Collected data:

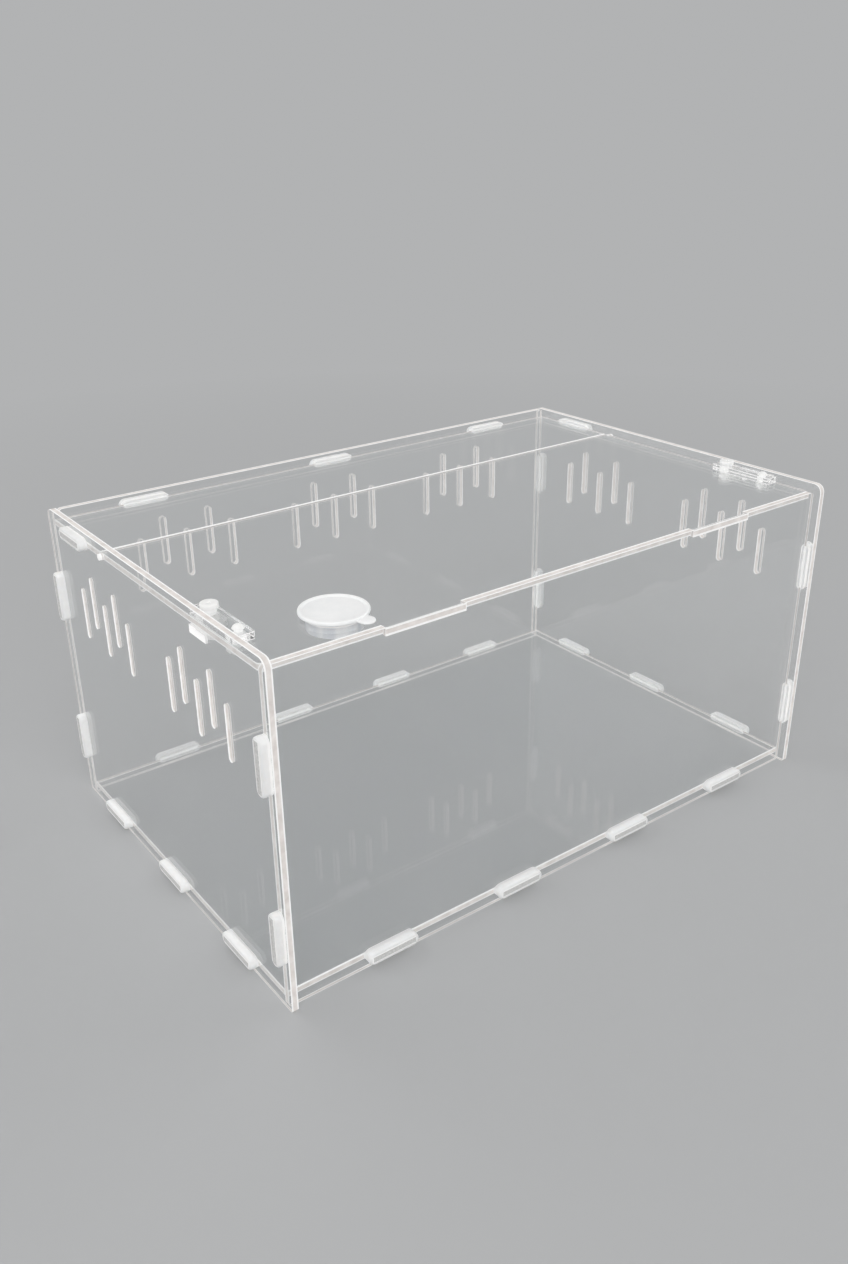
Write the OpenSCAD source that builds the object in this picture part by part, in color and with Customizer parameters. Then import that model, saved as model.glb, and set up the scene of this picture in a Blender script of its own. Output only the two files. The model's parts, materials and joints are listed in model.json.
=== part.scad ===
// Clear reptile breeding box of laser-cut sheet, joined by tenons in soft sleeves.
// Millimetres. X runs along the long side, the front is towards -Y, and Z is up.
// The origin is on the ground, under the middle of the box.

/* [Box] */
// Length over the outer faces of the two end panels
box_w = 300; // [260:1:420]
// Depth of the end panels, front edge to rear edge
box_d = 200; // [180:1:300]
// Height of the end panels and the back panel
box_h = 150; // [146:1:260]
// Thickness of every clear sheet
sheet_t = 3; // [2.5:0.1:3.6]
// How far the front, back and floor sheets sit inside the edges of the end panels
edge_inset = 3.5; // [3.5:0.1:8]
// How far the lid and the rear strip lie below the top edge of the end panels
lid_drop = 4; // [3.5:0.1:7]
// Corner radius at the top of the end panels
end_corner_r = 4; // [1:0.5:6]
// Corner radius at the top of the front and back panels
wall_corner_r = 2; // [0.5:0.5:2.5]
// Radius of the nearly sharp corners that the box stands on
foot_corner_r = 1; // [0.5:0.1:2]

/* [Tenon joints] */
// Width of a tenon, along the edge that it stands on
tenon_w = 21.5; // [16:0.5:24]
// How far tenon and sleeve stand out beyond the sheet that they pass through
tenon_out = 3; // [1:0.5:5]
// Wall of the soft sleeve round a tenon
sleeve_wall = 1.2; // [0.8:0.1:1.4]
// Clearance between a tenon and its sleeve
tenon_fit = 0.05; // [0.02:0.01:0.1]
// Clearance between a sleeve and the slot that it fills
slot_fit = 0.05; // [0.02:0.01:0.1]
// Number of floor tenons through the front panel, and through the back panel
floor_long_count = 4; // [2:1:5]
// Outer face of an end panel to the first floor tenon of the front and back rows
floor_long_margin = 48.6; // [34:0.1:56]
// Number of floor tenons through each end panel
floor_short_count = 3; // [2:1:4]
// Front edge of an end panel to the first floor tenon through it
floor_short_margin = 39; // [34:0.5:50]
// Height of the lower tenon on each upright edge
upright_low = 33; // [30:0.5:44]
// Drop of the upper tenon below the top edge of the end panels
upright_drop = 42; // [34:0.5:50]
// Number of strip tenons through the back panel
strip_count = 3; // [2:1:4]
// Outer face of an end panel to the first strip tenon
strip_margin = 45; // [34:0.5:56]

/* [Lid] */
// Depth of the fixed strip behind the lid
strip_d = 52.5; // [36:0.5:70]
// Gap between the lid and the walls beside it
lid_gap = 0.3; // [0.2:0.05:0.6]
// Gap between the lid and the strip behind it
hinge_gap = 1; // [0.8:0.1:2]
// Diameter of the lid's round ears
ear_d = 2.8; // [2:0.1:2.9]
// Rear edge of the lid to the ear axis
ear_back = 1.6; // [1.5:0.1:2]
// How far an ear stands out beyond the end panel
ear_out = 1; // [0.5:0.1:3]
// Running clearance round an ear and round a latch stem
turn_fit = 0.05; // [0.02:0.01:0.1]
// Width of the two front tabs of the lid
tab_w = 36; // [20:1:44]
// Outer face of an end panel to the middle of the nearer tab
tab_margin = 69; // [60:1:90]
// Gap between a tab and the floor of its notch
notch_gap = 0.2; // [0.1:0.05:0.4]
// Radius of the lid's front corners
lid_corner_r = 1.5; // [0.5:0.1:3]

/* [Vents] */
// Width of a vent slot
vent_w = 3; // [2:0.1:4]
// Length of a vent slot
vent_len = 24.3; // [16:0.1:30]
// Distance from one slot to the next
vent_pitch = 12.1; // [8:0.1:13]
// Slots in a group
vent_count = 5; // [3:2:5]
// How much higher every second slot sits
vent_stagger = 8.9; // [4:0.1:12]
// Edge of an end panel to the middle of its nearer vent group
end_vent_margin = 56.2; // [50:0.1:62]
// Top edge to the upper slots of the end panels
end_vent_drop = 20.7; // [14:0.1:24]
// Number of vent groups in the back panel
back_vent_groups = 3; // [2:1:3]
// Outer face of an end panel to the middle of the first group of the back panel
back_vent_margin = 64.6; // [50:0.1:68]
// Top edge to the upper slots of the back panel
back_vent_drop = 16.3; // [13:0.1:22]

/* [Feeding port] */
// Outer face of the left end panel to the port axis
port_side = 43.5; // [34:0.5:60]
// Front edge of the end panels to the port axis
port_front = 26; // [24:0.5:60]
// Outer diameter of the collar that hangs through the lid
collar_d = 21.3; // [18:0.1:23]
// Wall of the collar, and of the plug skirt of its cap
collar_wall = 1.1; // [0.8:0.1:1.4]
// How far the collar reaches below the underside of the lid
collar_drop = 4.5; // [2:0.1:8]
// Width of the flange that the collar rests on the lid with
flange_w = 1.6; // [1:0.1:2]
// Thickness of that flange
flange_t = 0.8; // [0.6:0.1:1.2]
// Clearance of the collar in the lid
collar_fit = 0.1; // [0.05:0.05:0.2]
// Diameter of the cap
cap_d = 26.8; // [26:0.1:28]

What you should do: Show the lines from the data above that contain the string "part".

Response:
Write the OpenSCAD source that builds the object in this picture part by part, in color and with Customizer parameters. Then import that model, saved as model.glb, and set up the scene of this picture in a Blender script of its own. Output only the two files. The model's parts, materials and joints are listed in model.json.
=== part.scad ===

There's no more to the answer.